The Ramblers responded with a full court press that appeared to rattle the Bearcats just a bit. The e margin was cut to 45-33 before Cincy’s top player George Wilson picked up his fourth foul, prompting the only substitution by either team in the game. With Wilson out of the game for only four minutes with four trouble, Tom Thacker and Tony Yates also picked up their fourth fouls as the Cincinnati lead dwindled.

With six minutes left and Cincinnati leading 48-41, Loyola’s Jerry Harkness hit on a turnaround jumper from just inside the free throw line-- his first field goal of the game-- to cut Cincy’s lead to 48-43. Harkness’ long overdue basket couldn’t have come at a better time, and seemed to undermine the confident Bearcats. As the Bearcats brought the ball up court, Harkness stepped into the passing lane for a steal and took it to the hoop for an easy lay-up. After more than 35 minutes without a field goal, Harkness had two in six seconds. Suddenly, it was a three-point game with 4:24 remaining.

After two free throws by Bonham, Harkness responded with one free throw. After Harkness missed the second crucial free throw, Cincy tipped it out of bounds. Loyola held possession, and the suddenly-hot Harkness scored again on a seven-foot jumper over a double-team to make it 50-48 with 2:42 left. Cincinnati hit one free throw in two separate possessions at the other end, but when a now red-hot Harkness put up a quick six-foot floater from the paint, Cincinnati’s George Wilson was called for goaltending-- cutting the defending champs’ lead to 51-50 with just over a minute left to play. One half of the Freedom Hall crowd—the Cincinnati fans-- were stunned silent. The other half was shouting encouragement.

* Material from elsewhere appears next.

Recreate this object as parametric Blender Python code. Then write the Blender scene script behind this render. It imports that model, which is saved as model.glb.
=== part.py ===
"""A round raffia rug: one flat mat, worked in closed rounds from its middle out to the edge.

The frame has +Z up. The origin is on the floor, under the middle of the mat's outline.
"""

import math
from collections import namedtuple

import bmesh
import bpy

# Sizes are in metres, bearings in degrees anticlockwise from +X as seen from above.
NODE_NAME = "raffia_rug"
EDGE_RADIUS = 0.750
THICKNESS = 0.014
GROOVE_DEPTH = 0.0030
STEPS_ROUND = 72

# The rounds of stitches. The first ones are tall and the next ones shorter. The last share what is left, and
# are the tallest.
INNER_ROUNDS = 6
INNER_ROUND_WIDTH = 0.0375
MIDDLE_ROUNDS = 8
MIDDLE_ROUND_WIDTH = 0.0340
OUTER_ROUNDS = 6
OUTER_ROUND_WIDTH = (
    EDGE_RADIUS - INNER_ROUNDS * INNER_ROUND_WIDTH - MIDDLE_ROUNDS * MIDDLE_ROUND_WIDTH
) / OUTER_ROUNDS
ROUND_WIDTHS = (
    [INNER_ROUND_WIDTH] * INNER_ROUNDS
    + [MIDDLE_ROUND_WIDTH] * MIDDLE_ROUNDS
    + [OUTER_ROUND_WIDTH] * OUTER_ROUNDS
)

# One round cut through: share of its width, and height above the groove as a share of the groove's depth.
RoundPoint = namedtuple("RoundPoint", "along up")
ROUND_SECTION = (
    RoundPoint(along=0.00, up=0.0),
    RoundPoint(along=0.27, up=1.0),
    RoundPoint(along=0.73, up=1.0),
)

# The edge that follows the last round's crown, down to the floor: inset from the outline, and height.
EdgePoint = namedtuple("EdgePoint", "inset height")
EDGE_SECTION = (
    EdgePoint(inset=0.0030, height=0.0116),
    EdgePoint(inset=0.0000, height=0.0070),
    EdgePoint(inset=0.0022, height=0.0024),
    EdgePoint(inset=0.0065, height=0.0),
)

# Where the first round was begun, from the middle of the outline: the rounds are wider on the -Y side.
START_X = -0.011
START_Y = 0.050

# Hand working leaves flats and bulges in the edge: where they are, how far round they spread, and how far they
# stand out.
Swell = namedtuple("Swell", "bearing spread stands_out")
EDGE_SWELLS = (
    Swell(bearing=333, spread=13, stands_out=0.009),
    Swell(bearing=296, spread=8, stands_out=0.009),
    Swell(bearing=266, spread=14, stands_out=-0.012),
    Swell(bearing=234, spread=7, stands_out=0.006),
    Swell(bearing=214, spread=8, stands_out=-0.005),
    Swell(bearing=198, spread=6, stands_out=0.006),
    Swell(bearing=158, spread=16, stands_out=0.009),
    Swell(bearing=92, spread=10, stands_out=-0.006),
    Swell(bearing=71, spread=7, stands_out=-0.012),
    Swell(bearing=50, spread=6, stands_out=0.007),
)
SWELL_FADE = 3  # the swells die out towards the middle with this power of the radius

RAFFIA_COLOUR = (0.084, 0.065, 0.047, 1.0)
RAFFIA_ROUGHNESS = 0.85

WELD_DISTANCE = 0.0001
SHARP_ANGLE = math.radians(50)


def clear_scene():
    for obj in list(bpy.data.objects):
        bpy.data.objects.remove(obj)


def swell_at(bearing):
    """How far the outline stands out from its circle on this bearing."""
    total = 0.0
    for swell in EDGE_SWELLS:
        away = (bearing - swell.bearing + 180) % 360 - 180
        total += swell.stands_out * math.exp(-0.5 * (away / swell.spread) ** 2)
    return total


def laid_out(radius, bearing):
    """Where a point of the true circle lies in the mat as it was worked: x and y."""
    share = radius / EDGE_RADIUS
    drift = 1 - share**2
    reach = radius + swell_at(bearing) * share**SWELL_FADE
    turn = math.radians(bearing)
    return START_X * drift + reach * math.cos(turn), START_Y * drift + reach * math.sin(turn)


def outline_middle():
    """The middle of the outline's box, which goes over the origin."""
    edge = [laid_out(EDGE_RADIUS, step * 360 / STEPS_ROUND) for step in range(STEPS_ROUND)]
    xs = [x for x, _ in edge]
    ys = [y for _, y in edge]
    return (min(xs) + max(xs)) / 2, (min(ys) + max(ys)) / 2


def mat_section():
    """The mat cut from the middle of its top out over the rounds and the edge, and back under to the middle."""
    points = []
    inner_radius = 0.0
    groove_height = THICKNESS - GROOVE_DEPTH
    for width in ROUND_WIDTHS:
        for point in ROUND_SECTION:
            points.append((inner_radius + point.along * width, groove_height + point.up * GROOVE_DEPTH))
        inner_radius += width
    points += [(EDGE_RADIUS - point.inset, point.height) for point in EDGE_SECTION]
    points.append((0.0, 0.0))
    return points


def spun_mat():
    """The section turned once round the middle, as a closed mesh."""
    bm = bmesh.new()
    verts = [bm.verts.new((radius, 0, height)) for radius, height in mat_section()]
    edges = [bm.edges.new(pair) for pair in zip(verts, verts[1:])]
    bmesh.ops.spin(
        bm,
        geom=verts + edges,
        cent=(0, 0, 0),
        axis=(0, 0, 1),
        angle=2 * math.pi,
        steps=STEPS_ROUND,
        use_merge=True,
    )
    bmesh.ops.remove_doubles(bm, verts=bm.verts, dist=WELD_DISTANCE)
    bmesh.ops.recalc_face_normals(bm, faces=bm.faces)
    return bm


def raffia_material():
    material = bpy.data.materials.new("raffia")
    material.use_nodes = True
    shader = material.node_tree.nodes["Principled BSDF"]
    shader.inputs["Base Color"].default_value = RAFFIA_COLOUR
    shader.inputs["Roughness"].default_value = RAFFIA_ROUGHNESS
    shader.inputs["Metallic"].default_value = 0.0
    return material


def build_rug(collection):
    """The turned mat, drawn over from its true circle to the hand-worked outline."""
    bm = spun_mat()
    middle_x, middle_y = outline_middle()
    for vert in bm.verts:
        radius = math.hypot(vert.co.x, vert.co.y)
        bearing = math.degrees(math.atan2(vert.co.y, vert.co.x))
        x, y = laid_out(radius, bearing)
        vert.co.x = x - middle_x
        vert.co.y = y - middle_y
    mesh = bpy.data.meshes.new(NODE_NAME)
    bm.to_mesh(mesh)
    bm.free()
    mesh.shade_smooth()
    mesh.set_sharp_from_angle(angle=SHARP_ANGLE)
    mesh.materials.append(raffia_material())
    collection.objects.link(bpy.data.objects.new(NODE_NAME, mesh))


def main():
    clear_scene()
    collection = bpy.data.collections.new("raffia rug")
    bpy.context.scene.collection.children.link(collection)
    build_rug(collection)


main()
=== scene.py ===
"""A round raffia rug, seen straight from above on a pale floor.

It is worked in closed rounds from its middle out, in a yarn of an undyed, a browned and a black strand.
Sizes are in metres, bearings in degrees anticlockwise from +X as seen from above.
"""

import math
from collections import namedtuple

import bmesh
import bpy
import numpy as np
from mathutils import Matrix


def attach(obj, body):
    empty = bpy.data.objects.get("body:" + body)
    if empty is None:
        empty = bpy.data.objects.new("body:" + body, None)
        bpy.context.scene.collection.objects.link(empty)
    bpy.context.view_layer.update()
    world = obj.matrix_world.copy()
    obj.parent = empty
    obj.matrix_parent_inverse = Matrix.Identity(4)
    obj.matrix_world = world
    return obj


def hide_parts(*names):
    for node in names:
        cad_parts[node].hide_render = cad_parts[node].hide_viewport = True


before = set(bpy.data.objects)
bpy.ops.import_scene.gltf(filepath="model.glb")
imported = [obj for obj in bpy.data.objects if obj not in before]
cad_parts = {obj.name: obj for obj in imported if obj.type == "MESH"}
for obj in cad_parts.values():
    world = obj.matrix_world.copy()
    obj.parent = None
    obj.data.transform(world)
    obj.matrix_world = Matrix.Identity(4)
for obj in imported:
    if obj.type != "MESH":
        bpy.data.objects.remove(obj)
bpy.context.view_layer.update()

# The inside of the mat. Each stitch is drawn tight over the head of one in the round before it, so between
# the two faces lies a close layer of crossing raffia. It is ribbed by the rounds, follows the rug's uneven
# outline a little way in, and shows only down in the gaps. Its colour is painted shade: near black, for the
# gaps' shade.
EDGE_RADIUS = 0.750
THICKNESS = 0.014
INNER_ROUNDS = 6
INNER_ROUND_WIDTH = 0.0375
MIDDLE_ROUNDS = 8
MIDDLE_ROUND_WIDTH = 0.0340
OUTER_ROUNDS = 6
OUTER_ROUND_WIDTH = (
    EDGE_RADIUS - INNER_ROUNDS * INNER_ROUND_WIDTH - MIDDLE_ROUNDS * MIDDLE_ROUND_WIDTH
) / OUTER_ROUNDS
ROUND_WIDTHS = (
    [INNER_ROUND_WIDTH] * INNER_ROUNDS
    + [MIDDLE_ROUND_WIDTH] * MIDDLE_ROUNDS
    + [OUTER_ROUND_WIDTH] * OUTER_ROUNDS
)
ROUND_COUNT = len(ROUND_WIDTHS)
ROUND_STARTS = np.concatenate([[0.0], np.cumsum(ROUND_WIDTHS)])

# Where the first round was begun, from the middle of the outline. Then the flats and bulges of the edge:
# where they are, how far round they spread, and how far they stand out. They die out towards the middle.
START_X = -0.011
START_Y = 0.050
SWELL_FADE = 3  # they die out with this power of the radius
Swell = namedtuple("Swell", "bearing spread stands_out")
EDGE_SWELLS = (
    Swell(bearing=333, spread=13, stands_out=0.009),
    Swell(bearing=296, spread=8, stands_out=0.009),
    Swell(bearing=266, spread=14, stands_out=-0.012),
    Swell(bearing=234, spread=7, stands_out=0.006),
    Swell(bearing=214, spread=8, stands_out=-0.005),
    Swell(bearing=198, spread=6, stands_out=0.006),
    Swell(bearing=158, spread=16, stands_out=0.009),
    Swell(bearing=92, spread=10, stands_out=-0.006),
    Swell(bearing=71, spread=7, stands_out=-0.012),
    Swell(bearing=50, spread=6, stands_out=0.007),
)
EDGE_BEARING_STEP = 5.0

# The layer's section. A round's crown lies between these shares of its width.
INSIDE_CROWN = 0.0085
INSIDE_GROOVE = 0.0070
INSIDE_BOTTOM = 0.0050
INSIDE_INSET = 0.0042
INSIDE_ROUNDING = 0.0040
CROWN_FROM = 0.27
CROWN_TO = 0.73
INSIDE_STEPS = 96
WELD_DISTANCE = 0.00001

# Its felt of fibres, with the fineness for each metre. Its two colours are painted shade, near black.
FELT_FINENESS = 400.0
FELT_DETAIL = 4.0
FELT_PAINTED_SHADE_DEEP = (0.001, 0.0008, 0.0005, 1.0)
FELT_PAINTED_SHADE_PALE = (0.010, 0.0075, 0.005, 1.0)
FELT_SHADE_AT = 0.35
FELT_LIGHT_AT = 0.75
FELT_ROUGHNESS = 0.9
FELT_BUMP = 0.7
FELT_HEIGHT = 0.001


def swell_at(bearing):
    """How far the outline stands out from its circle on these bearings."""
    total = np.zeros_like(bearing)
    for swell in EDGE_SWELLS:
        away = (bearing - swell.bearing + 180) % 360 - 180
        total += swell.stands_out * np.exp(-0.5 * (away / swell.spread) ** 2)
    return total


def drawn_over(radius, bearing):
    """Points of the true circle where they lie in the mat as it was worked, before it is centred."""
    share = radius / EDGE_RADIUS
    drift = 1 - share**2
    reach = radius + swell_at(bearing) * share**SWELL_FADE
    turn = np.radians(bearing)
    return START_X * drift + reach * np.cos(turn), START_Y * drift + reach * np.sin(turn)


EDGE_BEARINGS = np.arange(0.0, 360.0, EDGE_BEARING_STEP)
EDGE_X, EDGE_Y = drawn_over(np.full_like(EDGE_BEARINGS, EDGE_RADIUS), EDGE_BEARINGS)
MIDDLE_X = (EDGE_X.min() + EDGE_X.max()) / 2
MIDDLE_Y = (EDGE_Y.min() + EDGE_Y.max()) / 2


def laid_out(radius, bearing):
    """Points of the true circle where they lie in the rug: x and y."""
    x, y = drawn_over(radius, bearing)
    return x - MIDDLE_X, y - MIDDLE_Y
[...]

As Loyola gambled on stealing the inbounds pass, Thacker ran the court and caught a long baseball pass for an uncontested lay-up to make the score 53-50. The Ramblers countered with an eight-foot jumper by Hunter that missed off the rim, giving Cincinnati possession and a chance to open a 55-50 lead. Thacker dribbled the ball to the free throw line, but instead of taking time off the clock, he made a long pass to an open Tony Yates alone under the basket. Shockingly, Yates missed an open five-foot shot off the glass, and Loyola dodged a bullet.

A now-confident Harkness put up a silky-smooth jumper from seven feet out that just skipped off the top of the rim; had it landed in the hands of a Bearcat, the game would be over. But Hunter was there on the glass to tip it in, cutting the Cincinnati lead to 53-52, with 15 seconds left to play. Harkness immediately fouled Larry Shingleton on the inbounds play to put the 5’10” Cincinnati guard on the line with 12 seconds left. His first made free throw put the Bearcats up by two, 54-54. Making his next free throw—in the days before the three point shot—would almost certainly put an end to the game.

A 1987 Sports Illustrated article about the game quoted Shingleton on what happened then: “I have a picture of that scene hanging in my basement. It was taken through the glass of the backboard, and shows the time on the clock, 12 seconds, and the score, 54-52, and the ball in the air. You know, if I’d made that shot, I could probably have been the youngest senator in the history of the state of Ohio. But I flat missed it. And I’ve lived with it all these years.”

Les Hunter rebounded the missed free throw, and flung an outlet pass to Ron Miller, who in turn flipped the ball to Harkness down court. But the outlet to Miller came in the middle of one of his strides; replays show that he took too many steps with the ball as he tried to get a handle on his pass to Harkness. Loyola’s John Egan waited for a whistle to blow, but none came. Meanwhile, Harkness hit a short open jumper to tie the game at 54 all, and sent it to overtime.

The two teams traded baskets in the beginning of overtime, capped by a Larry Shingleton breakaway lay-up that tied the game at 58-58 with 2:15 left to play. Now it was time for Loyola to turn the tables on Cincinnati—holding the ball for a final shot against the team that was most notorious for the stall.

The Ramblers nearly lost the ball as they ate time off the clock when they got caught in a jump ball situation, but retained possession when Egan outleaped Shingleton. Almost everyone in the building expected Harkness to take the last shot. With eight seconds left, Egan passed the ball to Harkness on the left wing. Guarded closely by Bonham, Harkness dribbled and took three strides, passing the ball back to Egan. Decided that Hunter had a better shot from 10 feet out, just left of the lane, Egan passed to Hunter, who put up a rainbow jumper that bounced off the front of the rim up onto the glass. It came down into the hands of Vic Rouse on the weak side of the basket, and Rouse-- shoulder to shoulder with Wilson-- laid it in neatly off the glass just before the buzzer sounded.

"I was probably as close to Rouse as anyone, I was right behind him when he made it," John Egan recalled. "I thought, 'It's good!' and I knew there was no time left. Then it was a sort of different kind of feeling for me. It wasn't exuberance for having won it--obviously I was really happy, but I felt like walking off into the locker room and enjoying it. I'm not one that jumps up with joy and kisses everybody. It was especially nice to see the guys on the bench so happy about it."

"I just remember Jerry going for the shot, and it wasn't open, and he made the pass," Miller recalled in a 2002 interview. "I was surprised that he passed off, and I thought, 'No!' because I had faith that Jerry was going to make the shot. And then it was a blur. I remember Les taking the shot, and then I remember jumping up and down. When it happened, I didn't see Vic tip it in. I was there, and I'm sure I was looking at it, but I don't remember that piece of it. I just remember hugging Les and jumping up and down."